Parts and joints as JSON

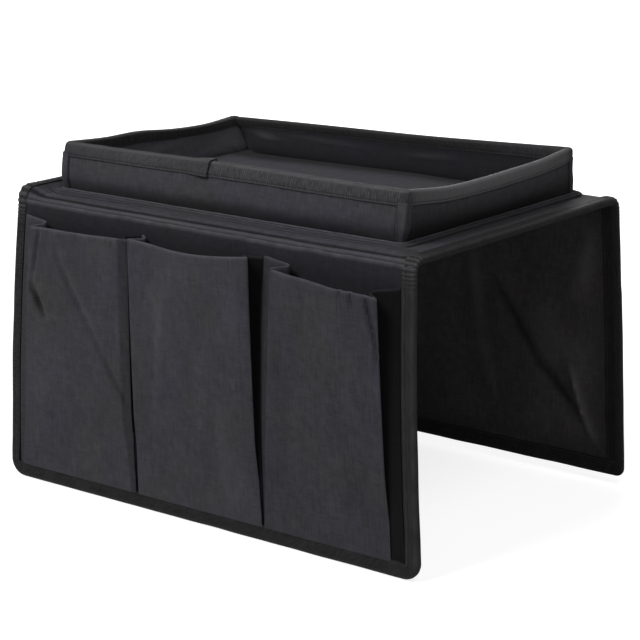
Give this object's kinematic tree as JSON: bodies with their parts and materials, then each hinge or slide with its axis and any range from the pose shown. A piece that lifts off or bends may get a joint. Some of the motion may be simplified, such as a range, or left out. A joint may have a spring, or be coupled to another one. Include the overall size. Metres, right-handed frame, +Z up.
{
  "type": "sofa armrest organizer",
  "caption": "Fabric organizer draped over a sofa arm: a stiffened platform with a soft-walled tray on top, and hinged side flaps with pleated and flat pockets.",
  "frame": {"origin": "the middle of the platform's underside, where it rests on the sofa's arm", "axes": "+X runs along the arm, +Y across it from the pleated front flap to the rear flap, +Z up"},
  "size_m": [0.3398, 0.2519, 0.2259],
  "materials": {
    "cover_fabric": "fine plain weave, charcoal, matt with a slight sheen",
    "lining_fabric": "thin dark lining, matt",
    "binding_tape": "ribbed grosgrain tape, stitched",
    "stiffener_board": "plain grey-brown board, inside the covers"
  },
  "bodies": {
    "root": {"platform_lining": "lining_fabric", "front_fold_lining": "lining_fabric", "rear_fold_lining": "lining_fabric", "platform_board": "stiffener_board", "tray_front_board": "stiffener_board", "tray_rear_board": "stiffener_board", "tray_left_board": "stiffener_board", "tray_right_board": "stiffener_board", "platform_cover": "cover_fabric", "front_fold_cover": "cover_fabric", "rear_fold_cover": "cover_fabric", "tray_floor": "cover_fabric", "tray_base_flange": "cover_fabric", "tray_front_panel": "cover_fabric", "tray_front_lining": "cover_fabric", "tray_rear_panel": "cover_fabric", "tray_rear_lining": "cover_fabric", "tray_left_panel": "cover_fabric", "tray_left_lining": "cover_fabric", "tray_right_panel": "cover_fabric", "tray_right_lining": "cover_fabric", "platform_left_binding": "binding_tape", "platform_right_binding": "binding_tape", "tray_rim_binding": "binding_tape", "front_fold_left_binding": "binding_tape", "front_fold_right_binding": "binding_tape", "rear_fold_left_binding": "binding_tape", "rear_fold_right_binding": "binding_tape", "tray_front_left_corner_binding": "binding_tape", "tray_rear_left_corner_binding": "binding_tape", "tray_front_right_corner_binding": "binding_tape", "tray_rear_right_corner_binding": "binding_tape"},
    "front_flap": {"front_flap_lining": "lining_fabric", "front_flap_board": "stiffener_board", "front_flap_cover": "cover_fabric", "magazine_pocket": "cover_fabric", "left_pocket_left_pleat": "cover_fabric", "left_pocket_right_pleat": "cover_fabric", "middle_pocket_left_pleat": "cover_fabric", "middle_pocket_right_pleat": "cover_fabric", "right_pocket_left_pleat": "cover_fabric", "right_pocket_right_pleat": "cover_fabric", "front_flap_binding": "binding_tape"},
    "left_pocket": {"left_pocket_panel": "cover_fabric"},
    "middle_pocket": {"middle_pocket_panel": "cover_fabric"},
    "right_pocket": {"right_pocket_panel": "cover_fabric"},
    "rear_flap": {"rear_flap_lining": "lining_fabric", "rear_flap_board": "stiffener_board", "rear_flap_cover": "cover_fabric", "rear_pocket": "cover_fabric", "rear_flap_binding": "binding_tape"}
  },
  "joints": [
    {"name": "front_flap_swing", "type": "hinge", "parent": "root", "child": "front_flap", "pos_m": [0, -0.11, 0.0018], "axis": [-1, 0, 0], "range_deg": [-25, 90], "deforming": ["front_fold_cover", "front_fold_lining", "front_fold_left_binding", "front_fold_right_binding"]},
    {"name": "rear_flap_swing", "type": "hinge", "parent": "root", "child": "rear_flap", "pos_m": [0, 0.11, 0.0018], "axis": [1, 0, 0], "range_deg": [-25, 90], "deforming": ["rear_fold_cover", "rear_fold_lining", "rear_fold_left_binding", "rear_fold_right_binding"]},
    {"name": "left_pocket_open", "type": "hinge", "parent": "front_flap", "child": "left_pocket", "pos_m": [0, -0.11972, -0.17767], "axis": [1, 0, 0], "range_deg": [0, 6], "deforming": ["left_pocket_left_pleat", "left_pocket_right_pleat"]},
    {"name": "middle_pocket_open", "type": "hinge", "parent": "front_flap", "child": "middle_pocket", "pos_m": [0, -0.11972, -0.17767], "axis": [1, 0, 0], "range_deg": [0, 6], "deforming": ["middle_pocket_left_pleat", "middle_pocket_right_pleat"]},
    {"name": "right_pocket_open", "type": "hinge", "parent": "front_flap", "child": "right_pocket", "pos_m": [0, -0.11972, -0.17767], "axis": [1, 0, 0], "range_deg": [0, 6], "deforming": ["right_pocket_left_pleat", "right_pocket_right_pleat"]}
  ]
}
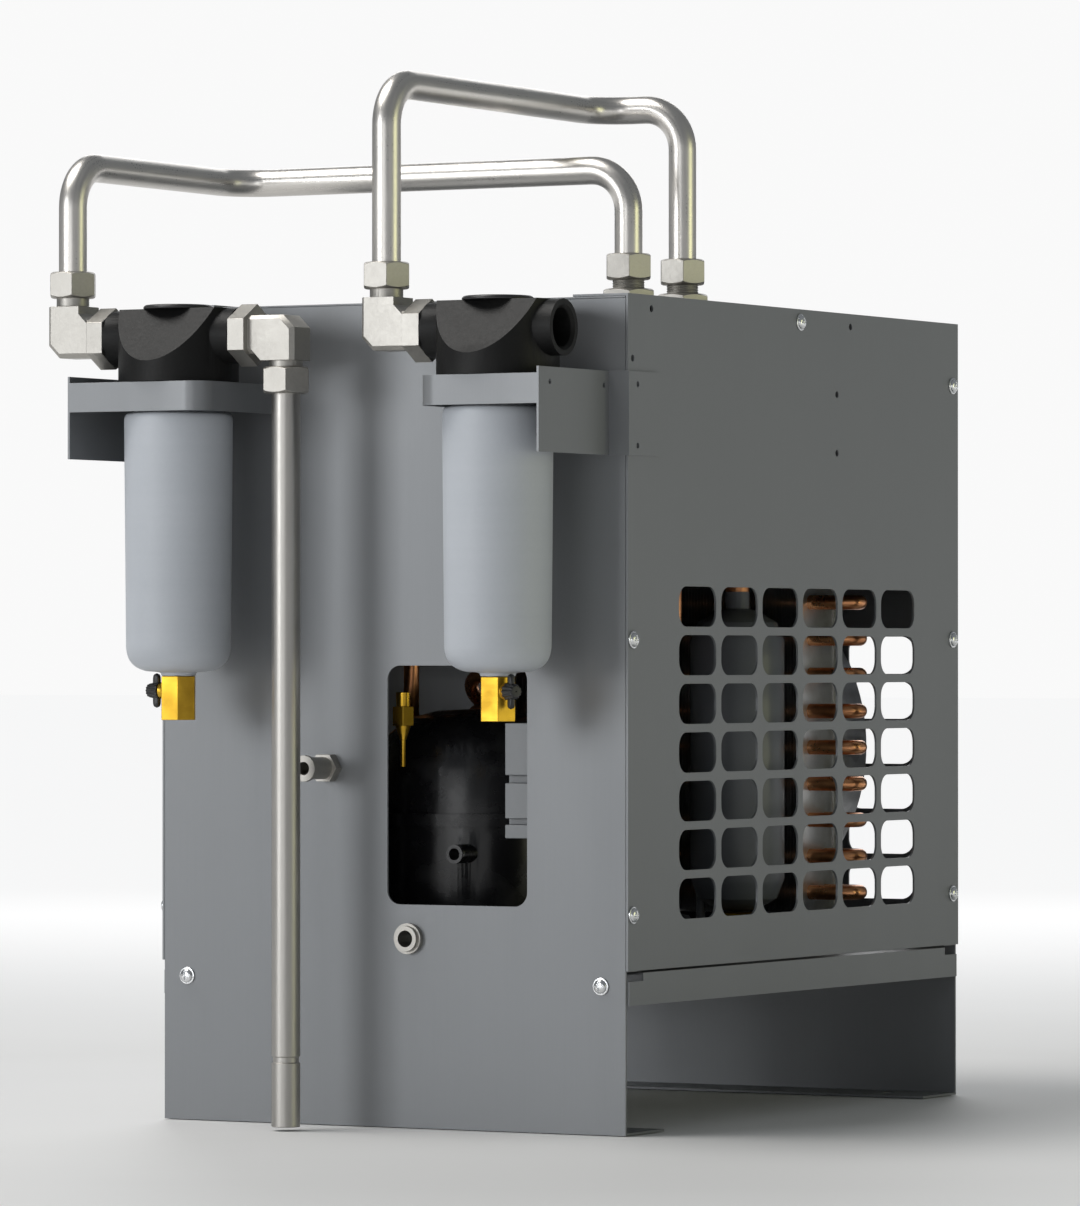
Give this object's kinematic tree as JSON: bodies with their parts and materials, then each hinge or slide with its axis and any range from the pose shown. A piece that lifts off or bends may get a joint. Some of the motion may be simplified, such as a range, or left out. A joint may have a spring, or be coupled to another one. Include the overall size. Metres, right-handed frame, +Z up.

* REQUIRED WORK *
Restate the whole of the material exactly.

* ANSWER TO THE EXERCISE *
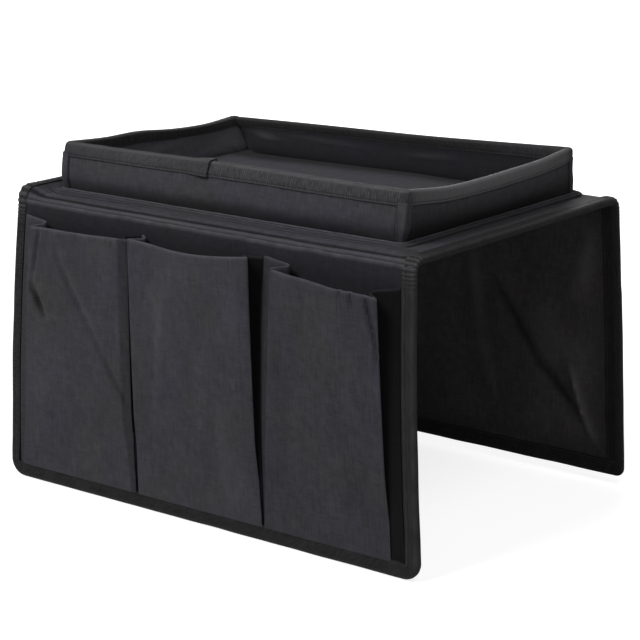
Give this object's kinematic tree as JSON: bodies with their parts and materials, then each hinge or slide with its axis and any range from the pose shown. A piece that lifts off or bends may get a joint. Some of the motion may be simplified, such as a range, or left out. A joint may have a spring, or be coupled to another one. Include the overall size. Metres, right-handed frame, +Z up.
{
  "type": "sofa armrest organizer",
  "caption": "Fabric organizer draped over a sofa arm: a stiffened platform with a soft-walled tray on top, and hinged side flaps with pleated and flat pockets.",
  "frame": {"origin": "the middle of the platform's underside, where it rests on the sofa's arm", "axes": "+X runs along the arm, +Y across it from the pleated front flap to the rear flap, +Z up"},
  "size_m": [0.3398, 0.2519, 0.2259],
  "materials": {
    "cover_fabric": "fine plain weave, charcoal, matt with a slight sheen",
    "lining_fabric": "thin dark lining, matt",
    "binding_tape": "ribbed grosgrain tape, stitched",
    "stiffener_board": "plain grey-brown board, inside the covers"
  },
  "bodies": {
    "root": {"platform_lining": "lining_fabric", "front_fold_lining": "lining_fabric", "rear_fold_lining": "lining_fabric", "platform_board": "stiffener_board", "tray_front_board": "stiffener_board", "tray_rear_board": "stiffener_board", "tray_left_board": "stiffener_board", "tray_right_board": "stiffener_board", "platform_cover": "cover_fabric", "front_fold_cover": "cover_fabric", "rear_fold_cover": "cover_fabric", "tray_floor": "cover_fabric", "tray_base_flange": "cover_fabric", "tray_front_panel": "cover_fabric", "tray_front_lining": "cover_fabric", "tray_rear_panel": "cover_fabric", "tray_rear_lining": "cover_fabric", "tray_left_panel": "cover_fabric", "tray_left_lining": "cover_fabric", "tray_right_panel": "cover_fabric", "tray_right_lining": "cover_fabric", "platform_left_binding": "binding_tape", "platform_right_binding": "binding_tape", "tray_rim_binding": "binding_tape", "front_fold_left_binding": "binding_tape", "front_fold_right_binding": "binding_tape", "rear_fold_left_binding": "binding_tape", "rear_fold_right_binding": "binding_tape", "tray_front_left_corner_binding": "binding_tape", "tray_rear_left_corner_binding": "binding_tape", "tray_front_right_corner_binding": "binding_tape", "tray_rear_right_corner_binding": "binding_tape"},
    "front_flap": {"front_flap_lining": "lining_fabric", "front_flap_board": "stiffener_board", "front_flap_cover": "cover_fabric", "magazine_pocket": "cover_fabric", "left_pocket_left_pleat": "cover_fabric", "left_pocket_right_pleat": "cover_fabric", "middle_pocket_left_pleat": "cover_fabric", "middle_pocket_right_pleat": "cover_fabric", "right_pocket_left_pleat": "cover_fabric", "right_pocket_right_pleat": "cover_fabric", "front_flap_binding": "binding_tape"},
    "left_pocket": {"left_pocket_panel": "cover_fabric"},
    "middle_pocket": {"middle_pocket_panel": "cover_fabric"},
    "right_pocket": {"right_pocket_panel": "cover_fabric"},
    "rear_flap": {"rear_flap_lining": "lining_fabric", "rear_flap_board": "stiffener_board", "rear_flap_cover": "cover_fabric", "rear_pocket": "cover_fabric", "rear_flap_binding": "binding_tape"}
  },
  "joints": [
    {"name": "front_flap_swing", "type": "hinge", "parent": "root", "child": "front_flap", "pos_m": [0, -0.11, 0.0018], "axis": [-1, 0, 0], "range_deg": [-25, 90], "deforming": ["front_fold_cover", "front_fold_lining", "front_fold_left_binding", "front_fold_right_binding"]},
    {"name": "rear_flap_swing", "type": "hinge", "parent": "root", "child": "rear_flap", "pos_m": [0, 0.11, 0.0018], "axis": [1, 0, 0], "range_deg": [-25, 90], "deforming": ["rear_fold_cover", "rear_fold_lining", "rear_fold_left_binding", "rear_fold_right_binding"]},
    {"name": "left_pocket_open", "type": "hinge", "parent": "front_flap", "child": "left_pocket", "pos_m": [0, -0.11972, -0.17767], "axis": [1, 0, 0], "range_deg": [0, 6], "deforming": ["left_pocket_left_pleat", "left_pocket_right_pleat"]},
    {"name": "middle_pocket_open", "type": "hinge", "parent": "front_flap", "child": "middle_pocket", "pos_m": [0, -0.11972, -0.17767], "axis": [1, 0, 0], "range_deg": [0, 6], "deforming": ["middle_pocket_left_pleat", "middle_pocket_right_pleat"]},
    {"name": "right_pocket_open", "type": "hinge", "parent": "front_flap", "child": "right_pocket", "pos_m": [0, -0.11972, -0.17767], "axis": [1, 0, 0], "range_deg": [0, 6], "deforming": ["right_pocket_left_pleat", "right_pocket_right_pleat"]}
  ]
}
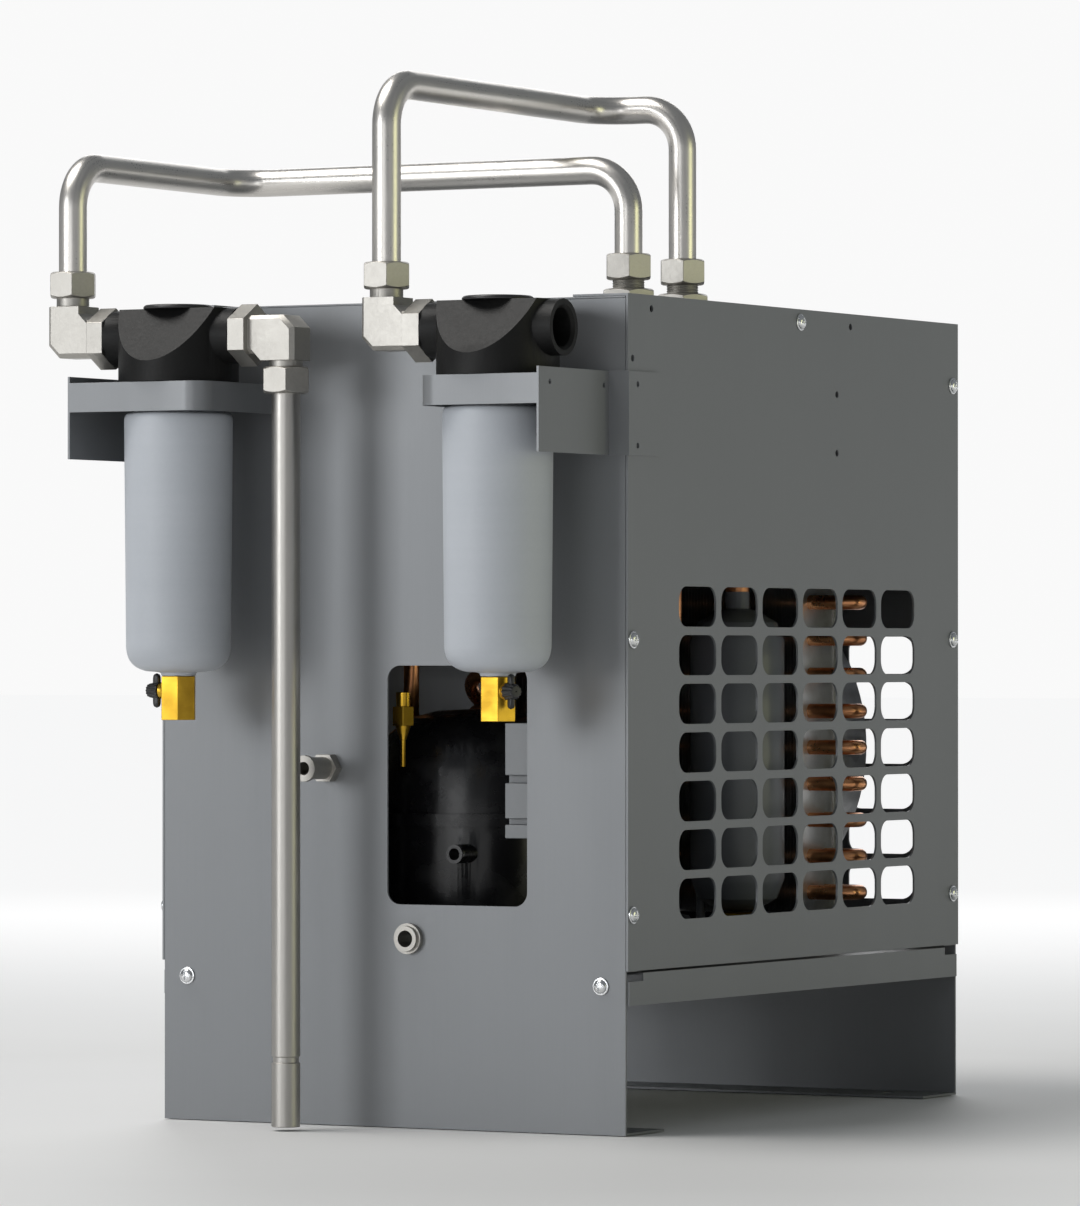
Give this object's kinematic tree as JSON: bodies with their parts and materials, then each hinge or slide with its axis and any range from the pose shown. A piece that lifts off or bends may get a joint. Some of the motion may be simplified, such as a range, or left out. A joint may have a spring, or be coupled to another one. Include the overall size. Metres, right-handed frame, +Z up.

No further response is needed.